Manuel Domingos Neto

 

Além do sonho coletivo de viver melhor, as nacionalidades requerem percepção comum do passado. Daí a destruição da memória referente às lutas pela mudança social ser o empreendimento fascista mais gravoso para uma nação.

Uma comunidade auto-estimada cuida de sua memória como quem bebe água. A alternativa é morrer. Não há sociedades sem simbologias que sacralizem seletivamente experiências vividas. É o que indica a expressão “lugares da memória” consagrada pela historiografia francesa. Tais “lugares” constituem referenciais das almas nacionais.

A arquitetura, sendo incisiva portadora de mensagens relativas ao passado e às promessas de um futuro melhor, tem grande peso na construção da memória coletiva. É um instrumento universalmente privilegiado na identificação de sociedades e na legitimação de Estados.

Mussolini e Hitler teriam logrado manipular italianos e alemães sem bater de frente com as percepções que estes povos alimentavam de seus próprios trajetos e sem injetar-lhes grandes expectativas quanto às glórias vindouras?

Ambos valorizavam as expressões da Antiguidade Clássica como argumento para repudiar a “arte degenerada” da modernidade e promover estéticas adequadas à manipulação das massas segundo seus propósitos totalitários. A arte moderna era incompatível com o nazifascismo. A arquitetura, nem se fale!

Obviamente, na modernidade, o poder político sempre mandou recados à sociedade apelando para a estética greco-romana. Mas apenas os despóticos condenaram de morte os inovadores que lhes contrariavam.

Pensando no Brasil, o êxito de Bolsonaro requer a dilapidação do patrimônio histórico e artístico brasileiro. Se pudesse, o presidente e seus generais destroçariam tudo o que talentos como Niemeyer, Portinari, Paulo Freyre e Djanira fizeram. O propósito dos saudosos da ditadura é silenciar artistas e intelectuais. A orientação é de sumir com o IPHAN, sem o qual a memória da arquitetura e de outros patrimônios não existiria. O empenho na destruição da Casa de Ruy Barbosa, da Cinemateca e de outros acervos relevantes, como o do CNPq, tem a mesma motivação.

Estas ideias me ocorrem ao saber que os rabiscos, desenhos, maquetes e fotografias de Paulo Mendes da Rocha atravessarão o Atlântico rumo à Casa da Arquitectura, uma instituição portuguesa.

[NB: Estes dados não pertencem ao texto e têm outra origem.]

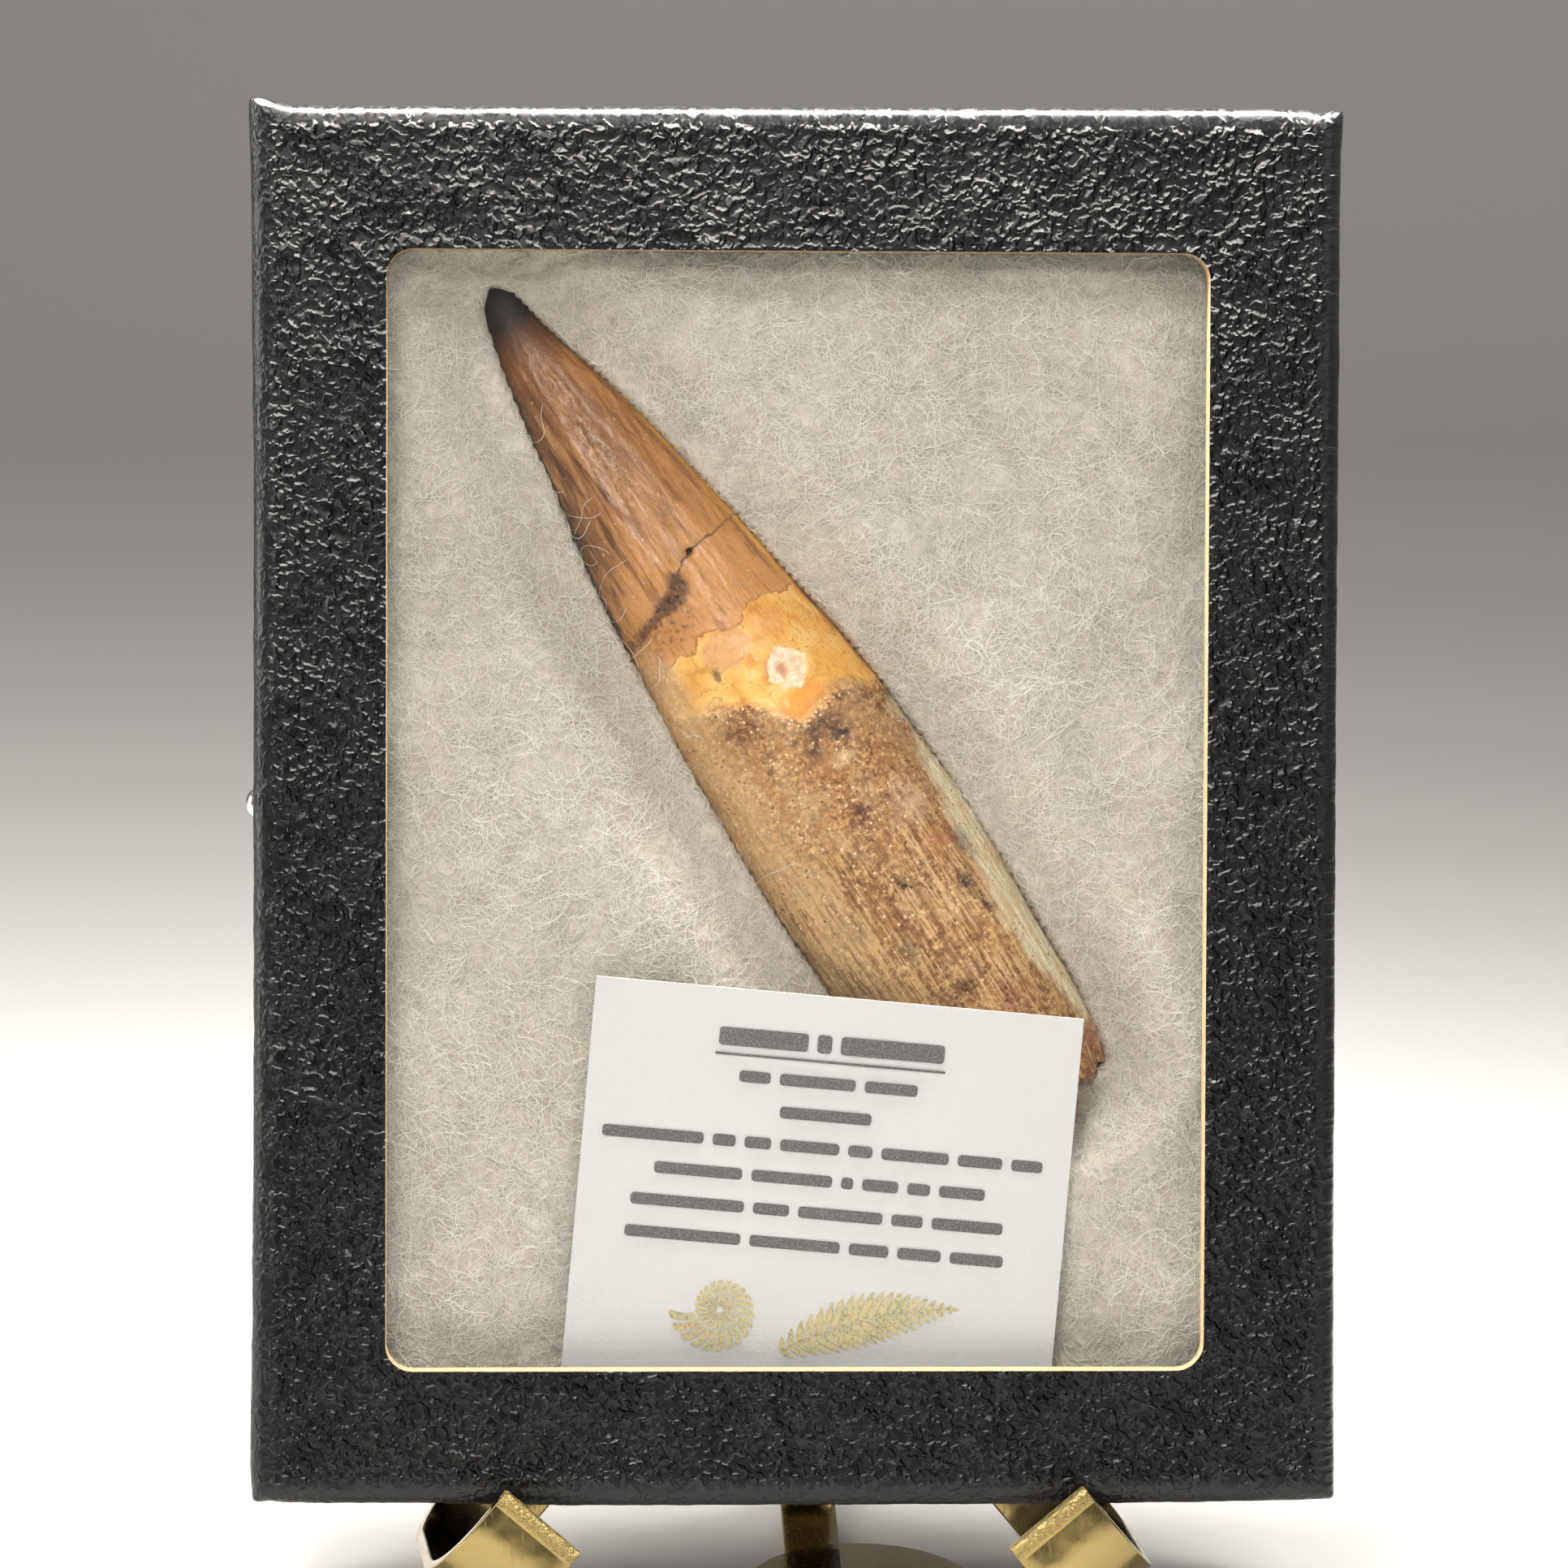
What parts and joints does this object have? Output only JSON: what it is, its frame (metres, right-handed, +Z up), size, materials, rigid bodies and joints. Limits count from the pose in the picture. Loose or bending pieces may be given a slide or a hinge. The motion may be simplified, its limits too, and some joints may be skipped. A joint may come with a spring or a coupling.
{
  "type": "fossil dinosaur tooth in a display case on an easel",
  "caption": "Brown fossil dinosaur tooth with its root, on fibre padding under glass in a black card display case with a blank-style label, standing on a small brass strip easel.",
  "frame": {"origin": "on the surface it stands on, under the middle of the whole object's box", "axes": "+Z up, -Y towards the front with the window, +X to the right seen from the front; the case leans back 10 degrees towards +Y"},
  "size_m": [0.0902, 0.044, 0.1268],
  "materials": {
    "cover": "card covered in black paper embossed with a leather grain, half gloss on the grain",
    "tray_board": "card covered in smooth black paper",
    "pane": "clear",
    "fossil": "glossy brown enamel on the crown with a near-black tip, matt sandy brown root with cream and dark patches",
    "fibre": "fluffy off-white fibre filling",
    "label": null,
    "pin_metal": "polished, slightly warm",
    "brass": "polished strip with rough cut ends"
  },
  "bodies": {
    "root": {"tooth": "fossil", "lid": "cover", "glass": "pane", "tray": "tray_board", "padding": "fibre", "label_card": "label", "pin": "pin_metal", "easel_arm_left": "brass", "easel_arm_right": "brass", "easel_rivet": "brass", "easel_back_leg": "brass"}
  },
  "joints": []
}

A obra deste arquiteto não me emociona particularmente. Não gosto de suas intervenções demasiado invasivas nos monumentos tombados nem de sua desatenção com a paisagem. Mas se trata da maior referência viva da moderna arquitetura brasileira. Sua influência, exercida a partir da Faculdade de Arquitetura e Urbanismo da Universidade de São Paulo é fora de questão. Paulo Mendes coleciona grandes prêmios, entre os quais o famoso Pritzker e o da Bienal de Veneza. Seu acervo documental é de importância equivalente aos de outros grandes brasileiros produtores do saber.

A decisão do arquiteto exprime seu instinto de defesa contra o arrojo na destruição da memória brasileira. O Brasil, de fato, nunca teve uma política séria de preservação de acervos históricos nos mais variados domínios da ciência e da arte. Inexiste uma cultura de preservação, há no máximo iniciativas pontuais e setoriais. É como se nossas instituições produtoras de conhecimento não tivessem do que se orgulhar e não tivessem importância para a sociedade.

Paulo Mendes está com 91 anos e sabe o que é repressão selvagem. Seus direitos políticos foram cassados durante a ditadura militar e sua atuação como professor da USP foi proibida. O envio de seu acervo para a Europa neste momento é um flagrante do processo em curso de asfixia da memória brasileira.

As vítimas do instinto destrutivo deste governo são incontáveis. Amazônia, povos originários, comunidade científica, diplomacia, defesa nacional… Os contaminados pela peste se destacam na listagem sinistra.

Mas, no conjunto da obra de torpedeamento da nacionalidade, não cabe esquecer o descaso com a memória de Paulo Mendes da Rocha, uma referência da arquitetura brasileira.